-- Start DATA SECTION --

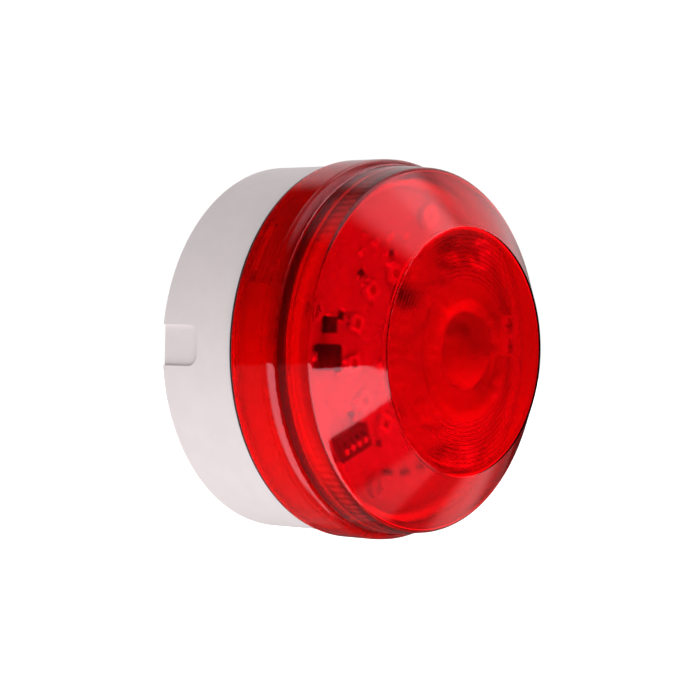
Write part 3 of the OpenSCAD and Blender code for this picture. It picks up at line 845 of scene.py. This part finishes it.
def make_leds():
    packages, windows, leads = Shape(), Shape(), Shape()
    for place in led_places():
        outside = [
            rect_ring(LED_SIDE, LED_SIDE, height, LED_CORNERS, inset)
            for height, inset in ((0.02, 0.06), (0.8, 0), (LED_H - 0.12, 0.04), (LED_H - 0.03, 0.08),
                                  (LED_H, 0.17))
        ]
        cup = [
            circle_like(outside[-1], LED_CUP_R + 0.06, LED_H),
            circle_like(outside[-1], LED_CUP_R, LED_H - 0.05),
            circle_like(outside[-1], LED_CUP_R - LED_CUP_FOOT, LED_CUP_FLOOR),
        ]
        stack(packages, outside + cup, place)
        dome = [
            (0, LED_CUP_FLOOR + 0.02), (LED_CUP_R - LED_CUP_FOOT, LED_CUP_FLOOR + 0.02),
            (LED_CUP_R - 0.07, 1.5), (1.3, 1.56), (0.9, 1.6), (0.45, 1.63), (0, 1.64),
        ]
        lathe(windows, dome, even_angles(36), place)
        for side in (0, 180):
            for across in (-LED_LEAD_OFFSET, LED_LEAD_OFFSET):
                turned = place @ at(0, 0, 0, side) @ at(LED_SIDE / 2 - 0.02, across, 0)
                soft_box(leads, 0.16, 0.9, 0.1, 0.95, turned, 0.04, 0.05)
                soft_box(leads, 0.6, 0.9, 0.05, 0.2, turned @ at(0.22, 0, 0), 0.05, 0.05)
    finish_as(packages.make("led_reflector_packages"), "led_package", "base")
    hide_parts("led_packages")
    finish_as(windows.make("led_silicone_windows", 60), "led_window", "base")
    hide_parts("led_windows")
    finish_as(leads.make("led_leads"), "tinned_metal", "base")


def make_chips():
    resistors, ceramics, caps = Shape(), Shape(), Shape()
    ceramic_places = [on_ring(CERAMIC_RING[0], angle, BOARD_TOP) for angle in CERAMIC_RING[1]]
    chip_places = ring_places(OUTER_LEDS[0], CHIP_RING_R, OUTER_LEDS[2])
    groups = (
        (resistors, chip_places, CHIP_W, CHIP_L, CHIP_H, 0.06),
        (ceramics, ceramic_places, CERAMIC_W, CERAMIC_L, CERAMIC_H, 0.12),
    )
    for shape, places, width, length, height, bevel in groups:
        for place in places:
            soft_box(shape, width - 0.06, length - 0.1, 0.05, height - 0.03, place, 0.08, bevel)
            for side in (0, 180):
                end = place @ at(0, 0, 0, side) @ at(0, length / 2 - CAP_L / 2, 0)
                soft_box(caps, width, CAP_L, FILM, height, end, 0.08, bevel)
                fillet = place @ at(0, 0, 0, side) @ at(0, length / 2 + 0.12, 0)
                soft_box(caps, width + 0.05, 0.5, FILM, height * 0.55, fillet, 0.12, height * 0.3)
    for shape, name, slot, node in (
        (resistors, "chip_resistor_bodies", "chip_black", "chip_resistors"),
        (ceramics, "chip_capacitor_bodies", "chip_ceramic", "chip_capacitors"),
    ):
        piece = shape.make(name)
        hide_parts(node)
        finish_as(piece, slot, "base")
    finish_as(caps.make("chip_end_caps"), "tinned_metal", "base")


def make_transistors(legs):
    bodies = Shape()
    for angle in TRANSISTOR_RING[1]:
        place = on_ring(TRANSISTOR_RING[0], angle, BOARD_TOP)
        soft_box(bodies, TRANSISTOR_W, TRANSISTOR_L, STAND_OFF, TRANSISTOR_TOP, place, 0.1, 0.12, 0.06)
        # Two leads on the inner side and one in the middle of the outer side
        for side, across in ((180, -TRANSISTOR_PITCH), (180, TRANSISTOR_PITCH), (0, 0)):
            turned = place @ at(0, 0, 0, side) @ at(0.6, across, 0)
            gull_wing(legs, 0.6, 0.4, 0.5, 0.13, turned)
    transistors = bodies.make("transistor_bodies")
    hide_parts("drive_transistors")
    finish_as(transistors, "chip_black", "base")


def make_rectifier(legs):
    body = Shape()
    x, y, length, width, height = RECTIFIER
    place = at(x, y, BOARD_TOP)
    soft_box(body, length, width, STAND_OFF, height + STAND_OFF, place, 0.15, 0.15, 0.1)
    for side in (90, 270):
        gull_wing(legs, 0.55, 1.9, 0.9, 0.2, place @ at(0, 0, 0, side) @ at(width / 2 - 0.1, 0, 0))
    rectifier = body.make("rectifier_body")
    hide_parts("rectifier_diode")
    finish_as(rectifier, "chip_black", "base")


def make_inductor(legs):
    """A ferrite block with a round groove in its top, where the drum core meets the shield."""
    core = Shape()
    x, y, length, width, height = INDUCTOR
    place = at(x, y, BOARD_TOP)
    block = [
        rect_ring(length, width, z, INDUCTOR_CORNER, inset)
        for z, inset in ((0.02, 0.05), (0.25, 0), (height - 0.3, 0), (height - 0.08, 0.1), (height, 0.3))
    ]
    groove = [
        circle_like(block[-1], radius, height - depth)
        for radius, depth in ((2.8, 0), (2.74, 0.28), (2.56, 0.28), (2.5, 0.04), (2.3, 0))
    ]
    stack(core, block + groove, place)
    for side in (0, 180):
        end = place @ at(0, 0, 0, side) @ at(length / 2 - 0.02, 0, 0)
        soft_box(legs, 0.14, 2.2, 0.05, 1.6, end, 0.04, 0.06)
        soft_box(legs, 0.7, 2.2, 0.03, 0.22, end @ at(0.2, 0, 0), 0.06, 0.08)
    inductor = core.make("inductor_core")
    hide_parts("power_inductor")
    finish_as(inductor, "ferrite", "base")


def make_power_parts():
    legs = Shape()
    make_transistors(legs)
    make_rectifier(legs)
    make_inductor(legs)
    finish_as(legs.make("power_part_leads"), "tinned_metal", "base")


def can_profile(radius, top):
    """The can's outline as (r, z) up to the scored part of its top."""
    low = CAN_BASE_H
    profile = [(0, low), (radius - 0.25, low), (radius, low + 0.25)]
    profile += [(radius, low + 1.3), (radius - 0.12, low + 1.5)]
    profile += arc(radius, low + CRIMP_Z, CRIMP_R, 250, 110, 6)
    profile += [(radius - 0.12, low + 2.2), (radius, low + 2.4)]
    profile += arc(radius - CAN_ROUND, top - CAN_ROUND, CAN_ROUND, 0, 90, 5)
    profile.append((radius * 0.78, top - CAN_DISH))
    return profile


def make_cans():
    cans, bases, marks, leads = Shape(), Shape(), Shape(), Shape()
    for x, y, radius, height in CANS:
        top = CAN_BASE_H + height
        profile = can_profile(radius, top)
        scored = len(profile)
        profile += [(radius * share, top - CAN_DISH) for share in SCORE_SHARES]

        def score(i, angle, profile=profile, scored=scored):
            """Three grooves across the can's top, from its centre."""
            away = abs((angle + 60) % 120 - 60)
            near = profile[i][0] * math.sin(math.radians(min(away, 90))) < SCORE_HALF_W
            return (0, -SCORE_DEPTH) if i >= scored and near else (0, 0)

        lathe(cans, profile, even_angles(120), at(x, y, BOARD_TOP, CAN_TURN), score)
        side = 2 * (radius + CAN_BASE_RIM)
        foot = at(x, y, BOARD_TOP)
        soft_box(bases, side, side, 0.05, CAN_BASE_H - 0.02, foot, CAN_BASE_CORNERS, 0.12)
        mark = arc(0, 0, radius - 0.42, 125, 235, 16)
        stack(marks, [[(px, py, z) for px, py in mark] for z in (top, top + 0.02)], foot)
        for turn in (0, 180):
            end = at(x, y, BOARD_TOP, turn) @ at(side / 2 + 0.1, 0, 0)
            soft_box(leads, 1.2, 0.8, 0.03, 0.2, end, 0.08, 0.05)
    can_piece = cans.make("capacitor_can_shells")
    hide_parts("capacitor_cans")
    finish_as(can_piece, "can_aluminium", "base")
    base_piece = bases.make("capacitor_can_bases")
    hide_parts("capacitor_bases")
    finish_as(base_piece, "chip_black", "base")
    finish_as(marks.make("capacitor_polarity_marks"), "chip_black", "base")
    finish_as(leads.make("capacitor_leads"), "tinned_metal", "base")


def ribbon(shape, points, width, low, high, place=None):
    """A flat band along a line of (x, y) points."""
    rings = []
    for i, point in enumerate(points):
        before = Vector(points[max(i - 1, 0)])
        after = Vector(points[min(i + 1, len(points) - 1)])
        along = (after - before).normalized()
        side = Vector((-along.y, along.x)) * width / 2
        left, right = Vector(point) + side, Vector(point) - side
        rings.append([(left.x, left.y, high), (right.x, right.y, high),
                      (right.x, right.y, low), (left.x, left.y, low)])
    stack(shape, rings, place or at(0, 0, BOARD_TOP))


def make_tracks():
    """Tracks under the solder mask: long ones round the board and two short ones at each LED."""
    tracks = Shape()
    for radius, start, end in TRACK_ARCS:
        ribbon(tracks, arc(0, 0, radius, start, end, int((end - start) / 3)), TRACK_W, 0, FILM)
    for count, radius, start in (INNER_LEDS, OUTER_LEDS):
        for i in range(count):
            angle = start + i * 360 / count
            for turn, inner, outer in TRACK_LINKS:
                a = math.radians(angle + turn * 10 / radius)
                ends = (radius + inner, radius + outer)
                ribbon(tracks, [(r * math.cos(a), r * math.sin(a)) for r in ends], LINK_W, 0, FILM)
    finish_as(tracks.make("board_tracks"), "white_board", "base")


def make_pads():
    """A pad under each LED lead, and vias spread over the board."""
    pads = Shape()
    for place in led_places():
        for side in (0, 180):
            for across in (-LED_LEAD_OFFSET, LED_LEAD_OFFSET):
                pad = place @ at(0, 0, 0, side) @ at(LED_SIDE / 2 + 0.2, across, 0)
                soft_box(pads, 1.0, 1.2, 0, FILM, pad, 0.15, 0.01)
    draw = random.Random(11)
    via = [(VIA_HOLE_R, 0), (VIA_R, 0), (VIA_R, FILM), (VIA_HOLE_R, FILM)]
    for i in range(VIA_COUNT):
        radius, angle = draw.uniform(*VIA_RADII), draw.uniform(0, 360)
        lathe(pads, via, even_angles(14), on_ring(radius, angle, BOARD_TOP))
    finish_as(pads.make("board_pads"), "tinned_metal", "base")


def make_print():
    """Two printed brackets beside each LED."""
    prints = Shape()
    outline = [(x, y) for x, y, z in rect_ring(LED_SIDE + 0.9, LED_SIDE + 0.3, 0, 0.3)]
    quarter = len(outline) // 4
    for place in led_places():
        ribbon(prints, outline[quarter - 2:quarter + 8], PRINT_W, 0, FILM, place)
        ribbon(prints, outline[3 * quarter - 2:3 * quarter + 5], PRINT_W, 0, FILM, place)
    finish_as(prints.make("board_print"), "chip_black", "base")


# ---------------------------------------------------------------- carried CAD nodes
# Width of the rounding on each carried node's edges, in millimetres
EDGES = {
    "base_housing": 0.4, "entry_grommet": 0.2, "lens_gasket": 0.15, "dip_switch_body": 0.12,
    "controller_body": 0.12, "controller_leads": 0.04, "terminal_block": 0.18, "terminal_screws": 0.1,
    "terminal_clamps": 0.1, "board_screws": 0.12, "main_board": 0.08,
}
EDGES.update({f"dip_slider_{way}": 0.08 for way in (1, 2, 3, 4)})
# Edges where the faces meet at less than this angle, in degrees, are part of a curve
ROUND_FROM = 32


def dress_cad_nodes():
    """Gives each CAD node the material of its slot, and a rounding where it has edges."""
    slots = {row["node"]: row["material_slot"] for row in frame["record"]["subparts"]}
    for name, piece in frame["nodes"].items():
        piece.data.materials.clear()
        piece.data.materials.append(MATERIALS[slots[name]])
        if name in EDGES:
            rounding = piece.modifiers.new("rounded_edges", "BEVEL")
            rounding.width = EDGES[name] * MM
            rounding.segments = 2
            rounding.limit_method = "ANGLE"
            rounding.angle_limit = math.radians(ROUND_FROM)


make_camera()
make_world()
make_floor()
dress_cad_nodes()
make_lens()
make_leds()
make_chips()
make_power_parts()
make_cans()
make_tracks()
make_pads()
make_print()
bpy.context.scene.view_settings.view_transform = "Standard"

-- End DATA SECTION --

Find each line holding the word "scene" and copy it.

*EXERCISE RESULT*.
Write part 3 of the OpenSCAD and Blender code for this picture. It picks up at line 845 of scene.py. This part finishes it.
bpy.context.scene.view_settings.view_transform = "Standard"